That makes job evaluation more valuable than ever.
However, the challenge isn't convincing HR. It's convincing everyone else.
Too often, job evaluation is presented as another HR project. Something technical. Something administrative. Something that sounds expensive and time-consuming. That's usually where the conversation stalls. Instead, think about what job evaluation really is; it's a way of helping an organisation make better decisions.
Most business cases make the same mistake. They begin with the solution in mind: “We need a job evaluation system.”
However, senior leaders rarely buy into solutions before they understand the problem.
Instead, start by explaining what is happening today. Perhaps managers are grading similar roles differently. Maybe salaries have drifted over time because every recruitment exercise has become a negotiation. Perhaps nobody can explain why two people doing comparable jobs are paid differently. Or maybe the business is growing quickly and the current structure simply isn't keeping up. These are business problems.
Job evaluation is a way of solving them.
Many organisations avoid job evaluation because they don't see an immediate problem. Everything feels manageable.

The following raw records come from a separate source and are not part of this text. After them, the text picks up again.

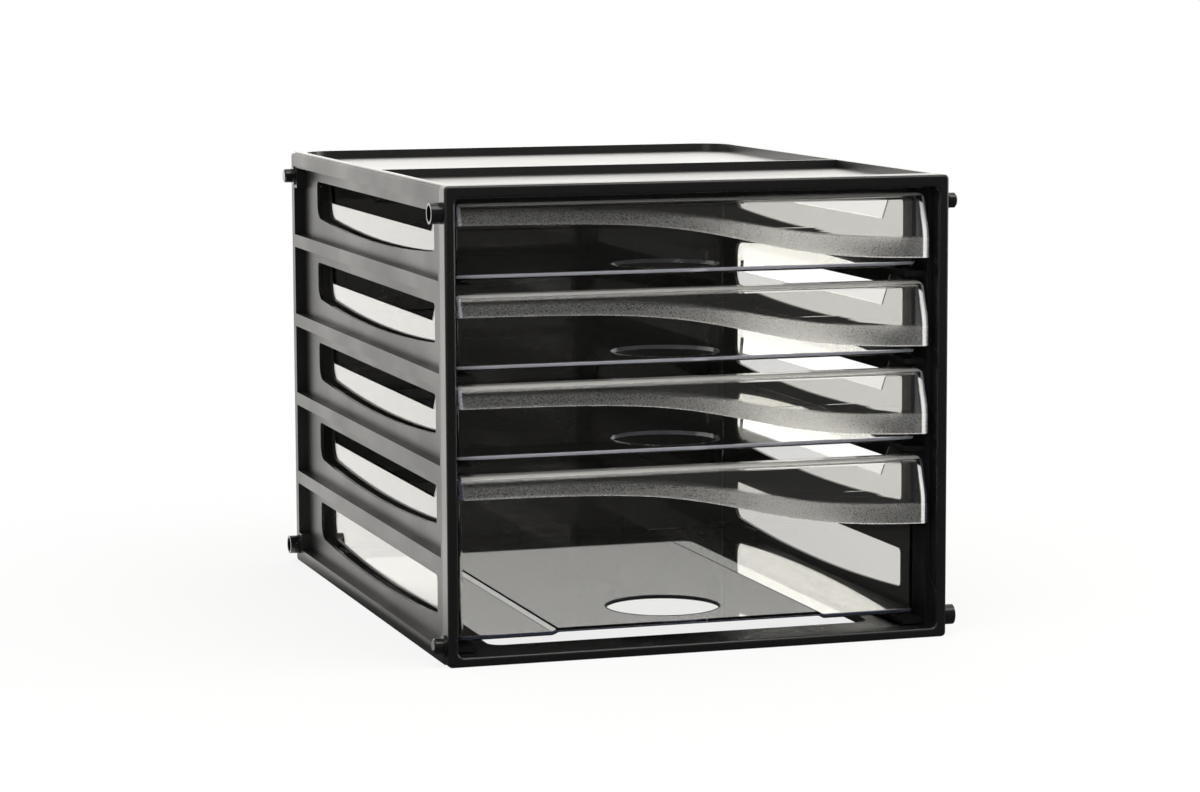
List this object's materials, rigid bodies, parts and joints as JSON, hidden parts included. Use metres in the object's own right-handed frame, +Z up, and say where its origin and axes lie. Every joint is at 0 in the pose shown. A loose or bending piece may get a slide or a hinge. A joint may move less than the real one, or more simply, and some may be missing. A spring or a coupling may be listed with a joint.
{
  "type": "drawer cabinet",
  "caption": "Desktop cabinet for papers: a black ribbed case with clear slide-out drawers that have wave-edged pulls, shallow trays on top and link pegs on its sides.",
  "frame": {"origin": "bottom centre of the case, on the surface it stands on", "axes": "+X to the right seen from the front, +Y from the front to the back, +Z up"},
  "size_m": [0.297, 0.365, 0.255],
  "materials": {
    "black_plastic": "satin gloss moulded polystyrene",
    "clear_plastic": "clear moulded polystyrene with a brushed band on the pull"
  },
  "bodies": {
    "case": {"front_frame": "black_plastic", "left_side_panel": "black_plastic", "right_side_panel": "black_plastic", "top_panel": "black_plastic", "bottom_panel": "black_plastic", "back_panel": "black_plastic", "link_plug_left_front_bottom": "black_plastic", "link_socket_left_front_top": "black_plastic", "link_socket_left_back_bottom": "black_plastic", "link_plug_left_back_top": "black_plastic", "link_socket_right_front_bottom": "black_plastic", "link_plug_right_front_top": "black_plastic", "link_plug_right_back_bottom": "black_plastic", "link_socket_right_back_top": "black_plastic"},
    "drawer_deep_body": {"drawer_deep": "clear_plastic"},
    "drawer_lower_body": {"drawer_lower": "clear_plastic"},
    "drawer_middle_body": {"drawer_middle": "clear_plastic"},
    "drawer_upper_body": {"drawer_upper": "clear_plastic"}
  },
  "joints": [
    {"name": "drawer_deep_slide", "type": "slide", "parent": "case", "child": "drawer_deep_body", "axis": [0, -1, 0], "range_m": [0, 0.25]},
    {"name": "drawer_lower_slide", "type": "slide", "parent": "case", "child": "drawer_lower_body", "axis": [0, -1, 0], "range_m": [0, 0.25]},
    {"name": "drawer_middle_slide", "type": "slide", "parent": "case", "child": "drawer_middle_body", "axis": [0, -1, 0], "range_m": [0, 0.25]},
    {"name": "drawer_upper_slide", "type": "slide", "parent": "case", "child": "drawer_upper_body", "axis": [0, -1, 0], "range_m": [0, 0.25]}
  ]
}
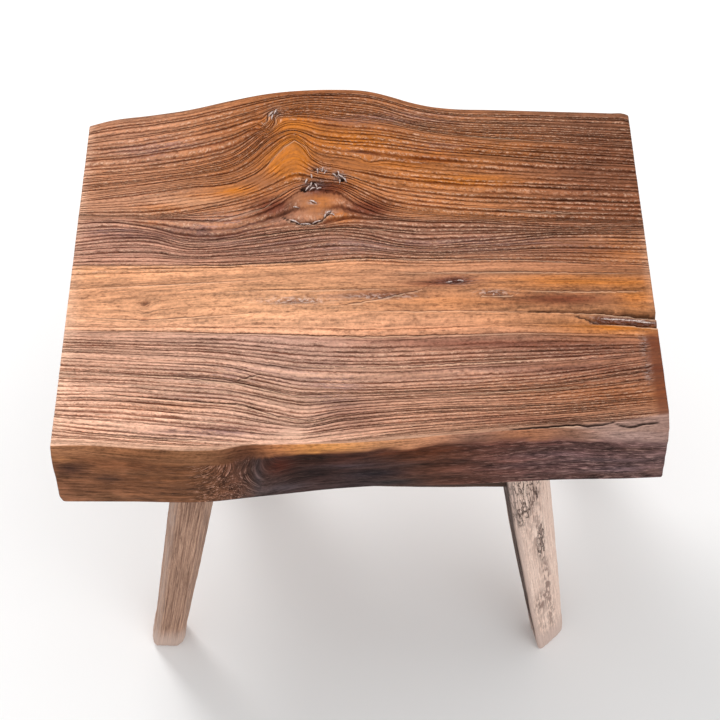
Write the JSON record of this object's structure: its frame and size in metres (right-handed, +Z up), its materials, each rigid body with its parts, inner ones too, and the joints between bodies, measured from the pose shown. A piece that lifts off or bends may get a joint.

Until it isn't and:
Each decision seems reasonable on its own. Together, they create confusion.
Over time, pay becomes harder to explain, grades lose meaning, similar jobs drift apart and employees begin to question fairness.
Managers make inconsistent decisions because there is no clear framework to guide them. The cost isn't always obvious, but it's there.
Here is the shift that makes the biggest difference: stop describing job evaluation as an HR process. Start describing it as a business control.
Every organisation has frameworks for making important decisions. Finance has budgets. Procurement has approval processes. Risk teams have governance.
Job evaluation does exactly the same thing for roles and pay. It gives leaders a consistent way of deciding how jobs compare with each other. It creates evidence instead of opinion and replaces precedent with a clear rationale.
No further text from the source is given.